The announcement was so sudden that some players only found out about Hunter's departure when the media asked them about it during their exit interviews. One such player caught by surprise was Joel Ward.
"It sucks, actually," Ward said when a reporter broke the news to him.
Most players agreed.
"I like the way we play. I really wanted to see him back," Nicklas Backstrom added.
"It was a surprise because he did a great job here," forward Jay Beagle wrote in a blog entry with the Washington Post. "To hear your coach say he's not going to be back next season was a little bit of a shock."
Hunter's system, a defense-first philosophy, caught a lot of flak during the regular season. After Hunter's hiring, the Capitals' record didn't improve as immediately as most had hoped and some thought that offensive players like Backstrom and Alex Ovechkin would never respond to the system.

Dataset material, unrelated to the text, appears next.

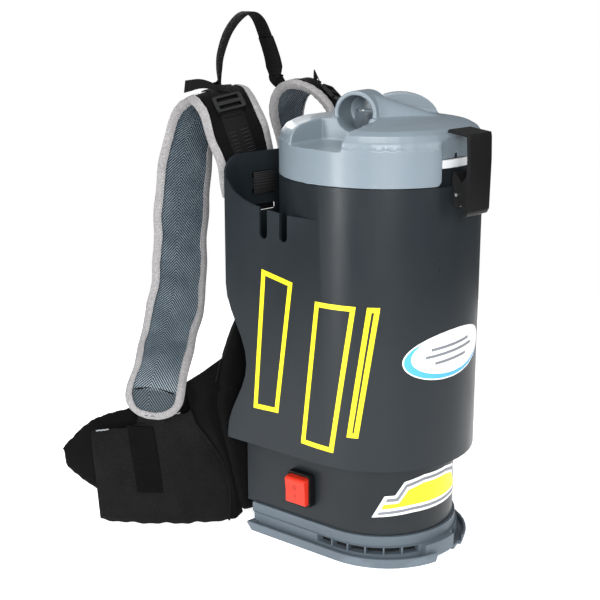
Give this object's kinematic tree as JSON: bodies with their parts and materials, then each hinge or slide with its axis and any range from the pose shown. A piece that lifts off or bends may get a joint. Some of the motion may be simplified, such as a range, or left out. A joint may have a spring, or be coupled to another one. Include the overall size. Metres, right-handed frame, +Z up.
{
  "type": "backpack vacuum cleaner",
  "caption": "Upright cylindrical backpack vacuum cleaner with a lift-off lid and hose inlet, front latch, rocker switch, vented foot, padded harness, waist belt and carry handle.",
  "frame": {"origin": "on the floor, on the axis of the round tank", "axes": "+Z up, -Y toward the tank's front and its latch, +Y toward the wearer"},
  "size_m": [0.567, 0.5071, 0.6915],
  "materials": {
    "shell": "satin charcoal moulding",
    "grey": "satin light blue-grey moulding",
    "black_plastic": "satin black moulding",
    "red_plastic": "soft red cap",
    "white_plastic": "plain white ring",
    "rubber": "matt black rubber",
    "steel": "plain steel",
    "alloy": "pressed aluminium",
    "copper": "enamelled copper winding",
    "carbon": "carbon",
    "filter_cloth": "white non-woven cloth",
    "foam": "open-cell foam",
    "fabric": "black woven polyester over foam",
    "mesh": "blue-grey spacer mesh",
    "webbing": "black woven webbing"
  },
  "bodies": {
    "machine": {"body_shell": "shell", "base_foot": "grey", "latch_bracket": "black_plastic", "switch_bezel": "black_plastic", "switch_body": "black_plastic", "strap_buckle_left": "black_plastic", "strap_buckle_right": "black_plastic", "motor_support": "black_plastic", "filter_flange": "white_plastic", "cord_gland": "rubber", "motor_seal": "rubber", "foot_pad_1": "rubber", "foot_pad_2": "rubber", "foot_pad_3": "rubber", "foot_pad_4": "rubber", "latch_pin": "steel", "motor_screw_1": "steel", "motor_screw_2": "steel", "motor_screw_3": "steel", "bearing_lower": "steel", "bearing_upper": "steel", "field_core": "steel", "motor_frame": "alloy", "fan_shroud": "alloy", "diffuser_plate": "alloy", "carbon_brush_left": "carbon", "carbon_brush_right": "carbon", "filter_sleeve": "filter_cloth", "dust_bag": "filter_cloth", "exhaust_filter": "foam", "back_pad": "fabric", "shoulder_strap_left": "mesh", "shoulder_strap_right": "mesh", "yoke_pad": "mesh", "anchor_web_left": "webbing", "anchor_web_right": "webbing"},
    "lid": {"lid": "grey", "lid_seal": "rubber"},
    "latch": {"latch": "black_plastic"},
    "rocker": {"switch_rocker": "red_plastic"},
    "rotor": {"armature_shaft": "steel", "armature_core": "copper", "commutator": "copper", "impeller": "alloy"},
    "handle": {"carry_handle": "webbing"},
    "belt_left": {"belt_pad_left": "fabric", "belt_flap_left": "fabric"},
    "belt_right": {"belt_pad_right": "fabric", "belt_flap_right": "fabric"}
  },
  "joints": [
    {"name": "lid_lift", "type": "slide", "parent": "machine", "child": "lid", "axis": [0, 0, 1], "range_m": [0, 0.14]},
    {"name": "latch_swing", "type": "hinge", "parent": "machine", "child": "latch", "pos_m": [0, -0.1405, 0.488], "axis": [1, 0, 0], "range_deg": [0, 30]},
    {"name": "rocker_press", "type": "hinge", "parent": "machine", "child": "rocker", "pos_m": [-0.11077, 0.03232, 0.083], "axis": [0.1305, -0.9914, 0], "range_deg": [-8, 0]},
    {"name": "rotor_spin", "type": "hinge", "parent": "machine", "child": "rotor", "pos_m": [0, 0, 0.08], "axis": [0, 0, 1], "continuous": true},
    {"name": "handle_flop", "type": "hinge", "parent": "machine", "child": "handle", "pos_m": [0, 0.25, 0.595], "axis": [1, 0, 0], "range_deg": [-35, 45], "stiffness_Nm_per_rad": 0.15},
    {"name": "belt_left_wrap", "type": "hinge", "parent": "machine", "child": "belt_left", "pos_m": [-0.154, 0.167, 0.0925], "axis": [0.2841, -0.082, -0.9553], "range_deg": [0, 18], "stiffness_Nm_per_rad": 3},
    {"name": "belt_right_wrap", "type": "hinge", "parent": "machine", "child": "belt_right", "pos_m": [0.154, 0.167, 0.0925], "axis": [0.2841, 0.082, 0.9553], "range_deg": [0, 18], "stiffness_Nm_per_rad": 3}
  ]
}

But in the playoffs, the entire team seemed to come together in front of Hunter.
Ovechkin led the team in scoring with nine points in 14 games. Backstrom wasn't far behind, with eight points in the same span.

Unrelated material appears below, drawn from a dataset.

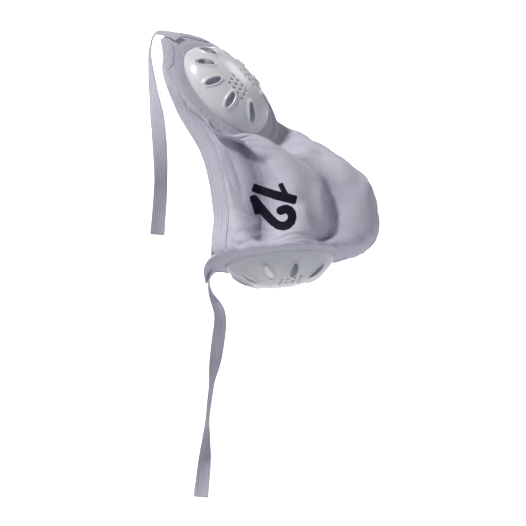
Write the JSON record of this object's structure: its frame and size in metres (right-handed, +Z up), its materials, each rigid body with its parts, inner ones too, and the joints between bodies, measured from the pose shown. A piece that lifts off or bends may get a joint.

Ovechkin confirmed that he found it difficult to adjust to Hunter's system at first, but later found his stride, particularly once the postseason began, saying he "learned a lot" from Hunter.
"He morphed this team into a very respectable team," defenseman Karl Alzner said. "Other teams give us more credit than they had in the last few years. He was a bit of an architect himself the way he taught the game. All he taught us was to be honest and work hard."
Hunter not only changed the team's systems, but also shaped new roles for the players. Hunter was open to working with his players and tried to use them in a way that would allow them to play to their strengths. It was Hunter's role as a confidence-booster that made it harder for some players to say goodbye.
Matt Hendricks, a defensive forward, particularly thrived under Hunter, and felt his role change made him more confident.
"(Hunter) gave me that confidence, he gave me the ability to play more, and the opportunity to play more," Hendricks said. "I was looked at as a shut-down guy, where I was given the opportunity to play against the other team's top forwards. Without him giving me that chance, I'd still be looking at myself as a fourth-line guy that fights and scores a little bit. But now I feel like I have a better role and a bigger role."
What happens now? For the moment, Hunter is the only change being made to the coaching staff. Assistant coach Jim Johnson, who came on board at the same time as Hunter and is responsible for the defense, is remaining at that position.
If the Capitals have not hired a new coach by the draft, Hunter said he would be available to help the organization however he can when it comes to drafting prospects.
McPhee may have to take him up on that offer, saying, "We're going to take our time and get the right person."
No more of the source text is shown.